Of stiff upper lips and panic buttons

Notes from Mukund Padmanabhan’s book on British bungling that triggered a pan-Indian exodus in 1942 and why it remained a ‘side story’ of the Quit India movement
(Extreme right) Writer Mukund Padmanabhan with his book The Great Flap of 1942
(Extreme right) Writer Mukund Padmanabhan with his book The Great Flap of 1942

In many ways, Indian history writing is yet to come out of the Forties. Seen as the decade that delivered Independence, documentation of that time is usually in the nationalist mode. But there have been exceptions. Janam Mukherjee’s Hungry Bengal on the Bengal famine of 1942-1943 is a searing account of the tragedy that looks beyond ‘shortage’ of food by linking Britain’s imperialist strategies with the ravaging of the Bengal countryside – its pursuit of a scorched-earth policy in anticipation of a Japanese invasion and its indifference to human lives evident in the way it dealt with the dead bodies that piled up on Calcutta’s streets. Mukund Padmanabhan’s The Great Flap of 1942 (Penguin India), which celebrated its publication recently in the city, is an interesting and briskly paced account with the same players.

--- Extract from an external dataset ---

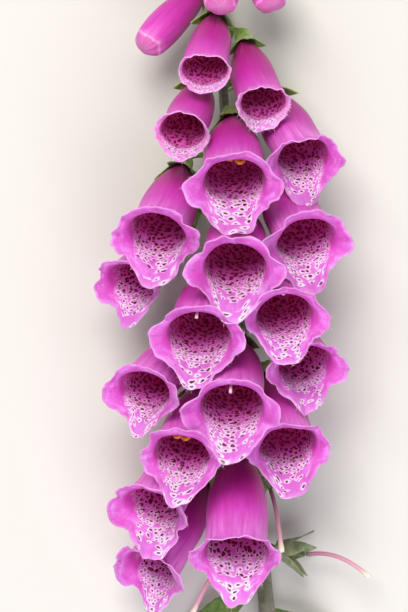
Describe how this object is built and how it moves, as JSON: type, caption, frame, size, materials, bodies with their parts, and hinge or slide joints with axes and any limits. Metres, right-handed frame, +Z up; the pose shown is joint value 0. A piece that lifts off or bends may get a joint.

A veteran journalist and now a professor at KREA University, north of Chennai, Padmanabhan brings a keen eye to the tragic-comedy of a “non-event” – a Japanese non-invasion that nevertheless made the British Raj panic. Writer and former ambassador Navtej Sarna, who was in conversation with Padmanabhan at the event, pointed out how “you say 1942 and everyone says Quit India…”. The reason why the story of the “flap” – that is how British bureaucrats described the panic – and the mass exodus that followed all across India fell through the cracks is because it does not “fit in the grand narrative of India’s independence or decolonisation”, explained Padmanabhan.

The book is rich in little-known details, especially how the Japanese threat played out in the minds of British India governors, Indians, and local administrators, and how that prompted the fright and flight with almost entire cities emptying out, disrupting lives and livelihoods.

Pandmanabhan’s interest in the subject was piqued by the stories of his mother, who, like many others, fled Madras with her family in the last wave of the exodus to Coimbatore, returning to find their home ransacked, and her Intermediate degree unfit for a college she had applied to, which asked her to do the first year all over again.

Arthur Hope, Governor of the Madras Presidency
Arthur Hope, Governor of the Madras Presidency

Coastal areas such as Madras were also spooked by what they saw as British incompetence in matters of defence in the light of the bombing of Vizag and Colombo, and bizarre experiments being carried out in Delhi. John Bicknell Auden, brother of the famous poet WH Auden, and an official with the Geological Survey of India, set up braziers around South Block and filled them with tarry substances to drive up clouds of smoke, said Padmanabhan, in order to “obscure important buildings” from Japanese air attacks.

The Madras Governor’s Pongal day (January 14, 1942) message linking the fate of Singapore — which was to fall to Japan a month later—to that of Madras, was also an example of confused messaging and, in fact, triggered panic, said the writer. The Madras Corporation even donated `10,000 for Singapore, so crucial its security was seen to be for the security of Madras.

Though Japanese air raids would come a whole year later, the government of Madras, in a communiqué dated April 11, 1942, sounded the doomsday siren and advised residents other than those engaged in “essential services” to leave the city. Panic buttons were similarly pressed in Jamshedpur, Cuttack, Cochin with the colonial administration actively encouraging, or not discouraging, “non-essentials”, “non-effectives” or “useless mouths” from leaving. These included the “dangerous animals” in the Madras Zoo; a paramilitary force, which had crushed the Moplah rebellion of 1921, was drafted in to shoot them down. To these lost stories, Padmanabhan’s book also sheds light on divisions in the Congress about various attitudes to WWII – in how to support the war (or not) in exchange for freedom from British rule.

Padmanabhan’s book also asks the question whether the great flap, considering that it was brief, was painless. What was the extent of the impact of the Japanese threat on India’s freedom struggle in the year 1942? Were the shouts of ‘Quit India’ stronger because of Japan’s entry into South Asia? Would Japan have aided Indian independence? While Padmanabhan says he does not have a “firm position” on the last, the book will satisfy every anti-colonial heart that will know about a time when the famous Brit stiff upper lip visibly quivered, and, instead of taking charge, the Raj did the easy thing: hit the panic button.